A related rationale was to see the national premium as rather a discount, in effect, for local advertisers, as a way the paper might help level the playing field versus larger national competitors. Says Jouette Travis, executive vice president and managing director for Carat, the global media service agency: "I think it was done more to honor the local community."

But among many media buyers, the national premium has long been seen simply as a gouge, a way to hold up national advertisers with inflated rates simply because they had no other options.

In a recent survey on buying newspapers, Media Life asked what most annoyed buyers about the process. One respondent answered: "The scam of multiple rate cards and the general cocky attitude of the reps ('We're the only daily newspaper in town!'). Circ goes down and rates go up. Advertisers are losing value in newspapers every day, but newspapers act like it is still 1970."

But at many papers that's changing, with a greater sensitivity to such complaints. Papers are becoming increasingly alert to buyers' closer scrutiny of circulation figures.
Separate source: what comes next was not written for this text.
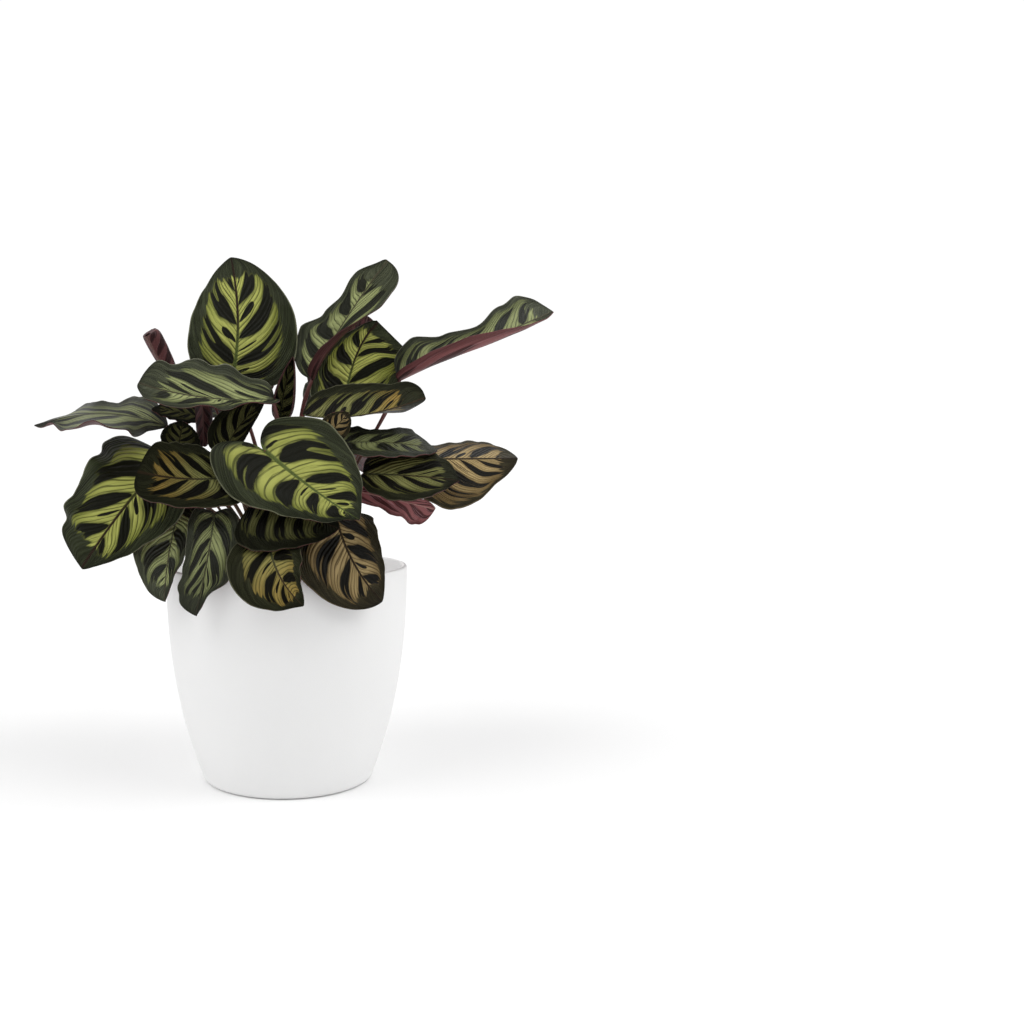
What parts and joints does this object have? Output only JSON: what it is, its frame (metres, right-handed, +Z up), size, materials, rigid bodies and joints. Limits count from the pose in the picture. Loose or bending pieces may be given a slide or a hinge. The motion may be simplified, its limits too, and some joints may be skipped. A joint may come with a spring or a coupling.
{
  "type": "potted calathea",
  "caption": "Leafy house plant with ovate, feather-patterned leaves on slender stalks, standing in soil in a tapered white decorative pot.",
  "frame": {"origin": "centre of the pot's flat foot, on the surface it stands on", "axes": "+Z up along the pot's axis; the plant's front, where the large centre leaf hangs out, faces -Y; +X is to the right seen from the front"},
  "size_m": [0.2996, 0.1959, 0.3043],
  "materials": {
    "pot_white": "matte",
    "pot_black": "satin",
    "soil": "matte",
    "stalk": "satin",
    "leaf_lime": "satin",
    "leaf_green": "satin",
    "leaf_grey_green": "satin",
    "leaf_bronze": "satin",
    "leaf_burgundy": "satin"
  },
  "bodies": {
    "root": {"grower_pot": "pot_black", "leaf_back_left": "leaf_green", "leaf_back_low": "leaf_lime", "leaf_back_lower_left": "leaf_lime", "leaf_back_lower_right": "leaf_lime", "leaf_back_right": "leaf_green", "leaf_back_upper_left": "leaf_green", "leaf_back_upper_right": "leaf_green", "leaf_bronze_far_right": "leaf_bronze", "leaf_bronze_left": "leaf_bronze", "leaf_bud_centre": "leaf_burgundy", "leaf_centre": "leaf_lime", "leaf_curled_left": "leaf_burgundy", "leaf_drooping_front": "leaf_green", "leaf_drooping_left": "leaf_grey_green", "leaf_drooping_middle_left": "leaf_grey_green", "leaf_drooping_right": "leaf_bronze", "leaf_far_left": "leaf_grey_green", "leaf_folded_upper_right": "leaf_grey_green", "leaf_grey_right": "leaf_grey_green", "leaf_long_far_right": "leaf_grey_green", "leaf_lower_left": "leaf_lime", "leaf_middle_right": "leaf_green", "leaf_rolled_left": "leaf_burgundy", "leaf_shaded_centre": "leaf_green", "leaf_shaded_front": "leaf_green", "leaf_shelf_left": "leaf_grey_green", "leaf_shelf_right": "leaf_green", "leaf_turned_right": "leaf_burgundy", "leaf_upper_left": "leaf_lime", "leaf_upper_right": "leaf_lime", "leaf_young_bronze": "leaf_bronze", "leaf_young_left": "leaf_green", "leaf_young_upper_left": "leaf_green", "potting_soil": "soil", "stem_back_left": "stalk", "stem_back_low": "stalk", "stem_back_lower_left": "stalk", "stem_back_lower_right": "stalk", "stem_back_right": "stalk", "stem_back_upper_left": "stalk", "stem_back_upper_right": "stalk", "stem_bronze_far_right": "stalk", "stem_bronze_left": "stalk", "stem_centre": "stalk", "stem_drooping_front": "stalk", "stem_drooping_left": "stalk", "stem_drooping_middle_left": "stalk", "stem_drooping_right": "stalk", "stem_far_left": "stalk", "stem_folded_upper_right": "stalk", "stem_grey_right": "stalk", "stem_long_far_right": "stalk", "stem_lower_left": "stalk", "stem_middle_right": "stalk", "stem_shelf_left": "stalk", "stem_shelf_right": "stalk", "stem_upper_left": "stalk", "stem_upper_right": "stalk", "white_pot": "pot_white"}
  },
  "joints": []
}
As Travis observes, "You have to be careful how you increase your ad rates. You don't want to be the paper that went down 8 percent in circulation and raised your rates by 7 percent."

Rising competition also means there are more people out there talking up how they can do a better job--and in the process putting a brighter spotlight on papers' weaknesses.

Travis does not see any immediate changes in the newspaper rate cards but she does see changes coming as digital editions play a bigger role.

"This is the year that suddenly the digital side and the offline side of newspapers has come together, and it's really going to pick up momentum now that the digitization of newspapers has hit that incendiary threshold," she says.

"I think the transition is going to be bumpy. But at the end of the day the information will still exist, it will just be in a different form."